A practical revisit routine looks like this:
- Start with the public surface. Confirm HTTPS works correctly, the domain resolves as expected, and the WAF or edge layer is active.
- Check recovery next. Verify the latest backups completed and that your restore path is still documented and testable.
- Review identity and permissions. Remove stale users, review admin roles, and confirm MFA and key management are still in place.
- Confirm observability. Test whether certificate, uptime, and security-related alerts still reach a monitored channel.
- Document what changed. Note any new plugins, services, DNS records, subdomains, or deployment workflows since the last review.
- Choose one improvement. Do not stop at inspection. Each revisit should end with one concrete action, such as testing a restore, tightening a firewall rule, rotating a token, or reducing admin access.
If your site is growing quickly, pair this checklist with adjacent reviews for performance and launch discipline. Security problems often appear at the same moments that speed, caching, and deployment complexity change.
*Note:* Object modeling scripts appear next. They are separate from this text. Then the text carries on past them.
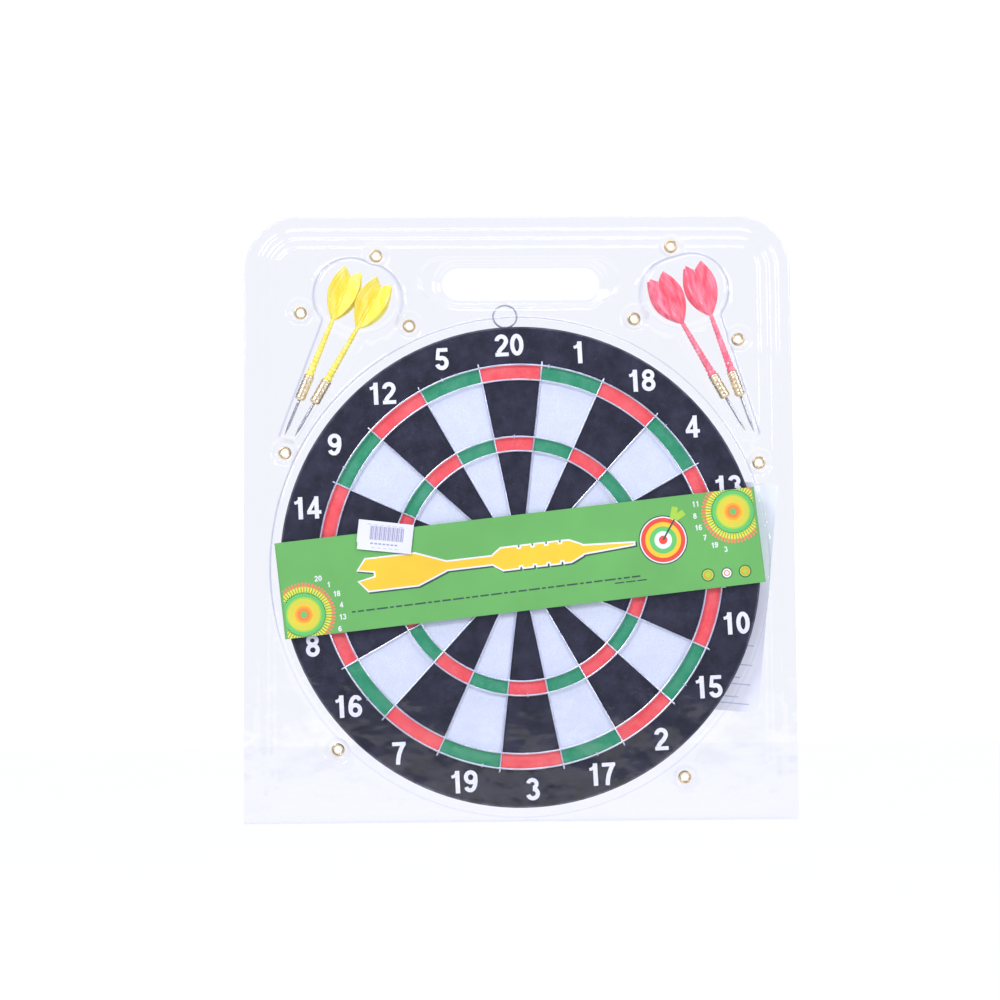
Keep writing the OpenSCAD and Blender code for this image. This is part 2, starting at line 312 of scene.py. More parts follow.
# ---- Materials ----
class Nodes:
    """A short way to write a node material."""

    def __init__(self, name):
        self.mat = bpy.data.materials.new(name)
        self.mat.use_nodes = True
        self.tree = self.mat.node_tree
        self.tree.nodes.clear()
        self.out = self.new("ShaderNodeOutputMaterial")

    def new(self, kind, **values):
        node = self.tree.nodes.new(kind)
        for key, value in values.items():
            if key.startswith("_"):
                setattr(node, key[1:], value)
            else:
                node.inputs[key.replace("__", " ")].default_value = value
        return node

    def link(self, a, b):
        self.tree.links.new(a, b)

    def coords(self, scale=(1, 1, 1)):
        """Object coordinates in millimetres, stretched."""
        source = self.new("ShaderNodeTexCoord").outputs["Object"]
        mapping = self.new("ShaderNodeMapping")
        mapping.inputs["Scale"].default_value = [1000 * s for s in scale]
        self.link(source, mapping.inputs["Vector"])
        return mapping.outputs["Vector"]

    def noise(self, scale, detail=3, rough=0.5, stretch=(1, 1, 1)):
        """Noise with about scale waves a millimetre."""
        node = self.new("ShaderNodeTexNoise", Scale=scale, Detail=detail, Roughness=rough)
        self.link(self.coords(stretch), node.inputs["Vector"])
        return node.outputs["Fac"]

    def ramp(self, fac, stops):
        node = self.new("ShaderNodeValToRGB")
        elements = node.color_ramp.elements
        while len(elements) < len(stops):
            elements.new(0.5)
        for e, (at, colour) in zip(elements, stops):
            e.position = at
            e.color = (*colour, 1) if len(colour) == 3 else colour
        self.link(fac, node.inputs["Fac"])
        return node.outputs["Color"]

    def level(self, fac, low, high, a, b):
        """fac from low..high mapped to a..b."""
        node = self.new("ShaderNodeMapRange")
        for key, value in (("From Min", low), ("From Max", high), ("To Min", a), ("To Max", b)):
            node.inputs[key].default_value = value
        self.link(fac, node.inputs["Value"])
        return node.outputs["Result"]

    def power(self, value, exponent):
        node = self.new("ShaderNodeMath", _operation="POWER")
        self.link(value, node.inputs[0])
        node.inputs[1].default_value = exponent
        return node.outputs[0]

    def blend(self, fac, a, b):
        """Colour mix; a and b are sockets or colours."""
        node = self.new("ShaderNodeMix", _data_type="RGBA")
        for key, value in ((6, a), (7, b)):
            if isinstance(value, (tuple, list)):
                node.inputs[key].default_value = (*value, 1)
            else:
                self.link(value, node.inputs[key])
        if isinstance(fac, float):
            node.inputs[0].default_value = fac
        else:
            self.link(fac, node.inputs[0])
        return node.outputs[2]

    def bump(self, height, strength, distance):
        node = self.new("ShaderNodeBump", Strength=strength, Distance=distance * MM)
        self.link(height, node.inputs["Height"])
        return node.outputs["Normal"]

    def finish(self, colour, rough, normal=None, **constants):
        """A Principled surface; colour and rough are sockets or values."""
        bsdf = self.new("ShaderNodeBsdfPrincipled")
        for key, value in (("Base Color", colour), ("Roughness", rough)):
            if isinstance(value, (tuple, list)):
                bsdf.inputs[key].default_value = (*value, 1)
            elif isinstance(value, (int, float)):
                bsdf.inputs[key].default_value = value
            else:
                self.link(value, bsdf.inputs[key])
        for key, value in constants.items():
            bsdf.inputs[key.replace("_", " ")].default_value = value
        if normal is not None:
            self.link(normal, bsdf.inputs["Normal"])
        self.link(bsdf.outputs[0], self.out.inputs["Surface"])
        return self.mat


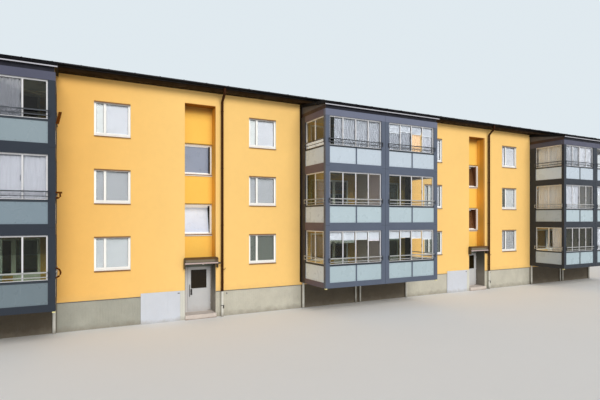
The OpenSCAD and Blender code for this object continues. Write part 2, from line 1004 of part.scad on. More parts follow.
// From the gutter through the swan neck and down the wall to the top of the base
module downpipes() {
    clip_in = 400;
    y_wall = y_front - pipe_out;
    aside = bend_r * (1 - cos(neck_a));
    down = bend_r * sin(neck_a);
    slant = (y_wall - gutter_y - 2 * aside) / sin(neck_a);
    top = gutter_z - gutter_r - seat;
    z_1 = soffit_z;
    z_2 = z_1 - down;
    z_3 = z_2 - slant * cos(neck_a);
    z_4 = z_3 - down;
    color("saddlebrown")
        for (s = section_starts)
            translate([s + pipe_x, 0, 0]) {
                translate([0, gutter_y, top]) pipe_run(top - z_1, top_collar = false);
                translate([0, gutter_y, z_1]) bend(neck_a);
                translate([0, gutter_y + aside, z_2]) rotate([neck_a, 0, 0]) pipe_run(slant);
                translate([0, y_wall, z_4]) mirror([0, 0, 1]) mirror([0, 1, 0]) bend(neck_a);
                translate([0, y_wall, z_4]) pipe_run(z_4 - plinth_h, foot_collar = false);
                for (k = [0 : storeys])
                    pipe_clip(y_wall, plinth_h + clip_in + k * (z_4 - plinth_h - 2 * clip_in) / storeys);
            }
}

// A band round the pipe with its stem into the wall
module pipe_clip(y, z) {
    band_t = 8;
    band_h = 40;
    stem_w = 24;
    translate([0, y, z]) cylinder(r = pipe_r + band_t, h = band_h);
    box([-stem_w / 2, stem_w / 2], [y, y_front], [z, z + stem_w]);
}

// Pale pipes by the ground: the downpipe's foot and the drains under the balconies
module drain_pipes() {
    inset = 95;
    pair_x = 145;
    pair_r = 40;
    y = y_front - drain_r - seat;
    color("lightgray") {
        for (s = section_starts)
            translate([s + pipe_x, y_front - pipe_out, 0]) cylinder(r = drain_r, h = plinth_h - seat);
        for (s = stacks, x = [s[0] + inset, s[1] - inset])
            translate([x, y, 0]) cylinder(r = drain_r, h = stack_z - seat);
        for (s = stacks, side = [-1, 1])
            if (is_double(s))
                translate([(s[0] + s[1]) / 2 + side * pair_x, y, 0])
                    cylinder(r = pair_r, h = slab_span(0)[0] - seat);
    }
}

// Entrances

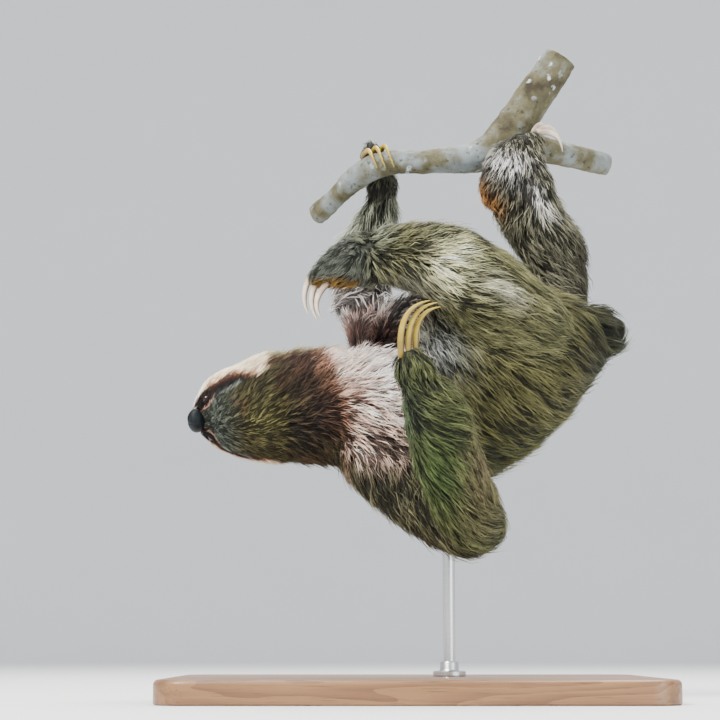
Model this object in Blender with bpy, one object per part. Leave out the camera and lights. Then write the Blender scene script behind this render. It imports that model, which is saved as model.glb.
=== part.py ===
"""A life-size brown-throated three-toed sloth, hanging by one hand and one foot from a cut
length of branch, on a museum display stand. Metres, +Z up. The origin is the middle of the
underside of the base; +X is towards the animal's tail and -Y towards its upturned throat.

The flesh is lofted limb by limb to the tips of the coat, fused into one body, smoothed, and
then parted with thin cuts where a person would name its parts. Claws, eyes and nose sit in
sockets, and the gripping hand and foot take the shape of the bark."""
import math

import bmesh
import bpy
from mathutils import Matrix, Vector

# ---------------------------------------------------------------- driving dimensions, metres
GAP = 0.0004          # clearance left between two solids that meet
CUT = 0.0008          # width of the thin cuts that part the body
LIMB_MARGIN = 0.006   # how far outside a limb's loft its cut from the trunk runs
ZONE_VOXEL = 0.006
ZONE_SMOOTHING = 3
ZONE_TRIANGLES = 260
DISC_SPREAD = 2.2     # radius of a joint's cut, as a share of the limb's radius there
LOFT_STEPS = 5        # rings between two stations
VOXEL = 0.004         # grain at which the lofted limbs are fused
SMOOTHING = 9         # passes that blend one limb into the next
BODY_TRIANGLES = 2800

BASE_LENGTH = 0.460
BASE_DEPTH = 0.340
BASE_HEIGHT = 0.022
BASE_CORNER = 0.030
BASE_CHAMFER = 0.004
ROD_RADIUS = 0.006

# ------------------------------------------------- joints: across, back, up from the base
CHEEK = Vector((-0.157, 0.008, 0.276))
NECK = Vector((-0.097, 0.007, 0.280))
NECK_BASE = Vector((-0.069, 0.007, 0.280))

CHEST = Vector((-0.019, 0.013, 0.278))
RIBS = Vector((0.037, 0.010, 0.283))
LOIN = Vector((0.087, 0.001, 0.314))
BELLY_FRONT = Vector((-0.008, 0.009, 0.344))
BELLY_BACK = Vector((0.057, -0.004, 0.350))
PELVIS = Vector((0.130, -0.003, 0.336))
RUMP = Vector((0.162, -0.004, 0.347))
TAIL_ROOT = Vector((0.184, -0.005, 0.354))
TAIL_TIP = Vector((0.197, -0.005, 0.359))

SHOULDER_RIGHT = Vector((-0.038, -0.003, 0.229))
UPPER_ARM_RIGHT = Vector((0.011, -0.029, 0.184))
ELBOW_RIGHT = Vector((0.056, -0.053, 0.159))
FOREARM_RIGHT = Vector((0.029, -0.093, 0.217))
FOREARM_TOP_RIGHT = Vector((0.017, -0.111, 0.260))
WRIST_RIGHT = Vector((0.001, -0.122, 0.290))
KNUCKLES_RIGHT = Vector((-0.006, -0.125, 0.310))

SHOULDER_LEFT = Vector((-0.018, 0.031, 0.318))
ELBOW_LEFT = Vector((-0.044, 0.110, 0.401))
FOREARM_LEFT = Vector((-0.036, 0.078, 0.459))
WRIST_LEFT = Vector((-0.027, 0.057, 0.506))
PALM_LEFT = Vector((-0.034, 0.050, 0.534))
KNUCKLES_LEFT = Vector((-0.040, 0.032, 0.549))

HIP_RIGHT = Vector((0.112, -0.049, 0.350))
KNEE_RIGHT = Vector((0.046, -0.074, 0.399))
SHANK_RIGHT = Vector((-0.003, -0.066, 0.414))
ANKLE_RIGHT = Vector((-0.039, -0.056, 0.415))
INSTEP_RIGHT = Vector((-0.066, -0.050, 0.408))
TOES_RIGHT = Vector((-0.090, -0.044, 0.397))

HIP_LEFT = Vector((0.135, 0.040, 0.366))
KNEE_LEFT = Vector((0.147, 0.032, 0.429))
SHANK_LEFT = Vector((0.126, 0.018, 0.460))
ANKLE_LEFT = Vector((0.110, 0.003, 0.489))
INSTEP_LEFT = Vector((0.105, -0.005, 0.517))
TOES_LEFT = Vector((0.123, -0.008, 0.549))
HEEL_LEFT = Vector((0.074, -0.002, 0.492))

PERCH_LEFT_END = Vector((-0.094, 0.103, 0.494))
PERCH_HAND = Vector((-0.038, 0.024, 0.523))
PERCH_MIDDLE = Vector((0.020, 0.019, 0.528))
PERCH_FOOT = Vector((0.070, 0.028, 0.537))
PERCH_FORK = Vector((0.103, 0.027, 0.565))
PERCH_TOP = Vector((0.151, 0.019, 0.635))
PERCH_STUB = Vector((0.139, 0.033, 0.543))
PERCH_RIGHT_END = Vector((0.202, 0.085, 0.543))

BACK = Vector((0, 1, 0))
UP = Vector((0, 0, 1))
# the head's own directions: towards the nose, towards its crown, towards its left cheek
HEAD_ROLL = math.radians(27)
HEAD_FORWARD = Vector((-0.99, -0.02, -0.12)).normalized()
HEAD_CROWN = BACK * math.cos(HEAD_ROLL) + UP * math.sin(HEAD_ROLL)
HEAD_CROWN = (HEAD_CROWN - HEAD_FORWARD * HEAD_CROWN.dot(HEAD_FORWARD)).normalized()
HEAD_LEFT = HEAD_CROWN.cross(HEAD_FORWARD)


def on_head(forward, left, crown):
    """A place given in the head's own directions, from the middle of the cheeks."""
    return CHEEK + HEAD_FORWARD * forward + HEAD_LEFT * left + HEAD_CROWN * crown


# ---------------------------------------------------------------------------- scene and looks
def clear_scene():
    for old in list(bpy.data.objects):
        bpy.data.objects.remove(old, do_unlink=True)


def material(name, colour, roughness, metallic=0.0):
    """A plain Principled material."""
    made = bpy.data.materials.new(name)
    made.use_nodes = True
    shader = made.node_tree.nodes["Principled BSDF"]
    shader.inputs["Base Color"].default_value = (*colour, 1.0)
    shader.inputs["Roughness"].default_value = roughness
    shader.inputs["Metallic"].default_value = metallic
    made.diffuse_color = (*colour, 1.0)
    return made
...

Relevant next reads include Best Website Builders for Fast-Loading Sites: Core Web Vitals Features Compared and How to Launch a Business Website on Cloud Hosting: Step-by-Step Checklist.
The most reliable version of website hosting security is not the most elaborate stack. It is the stack you can understand, verify, and revisit without guesswork. If you keep SSL, WAF, backups, access control, and monitoring on a regular review cycle, you will catch many of the problems that turn small misconfigurations into larger incidents.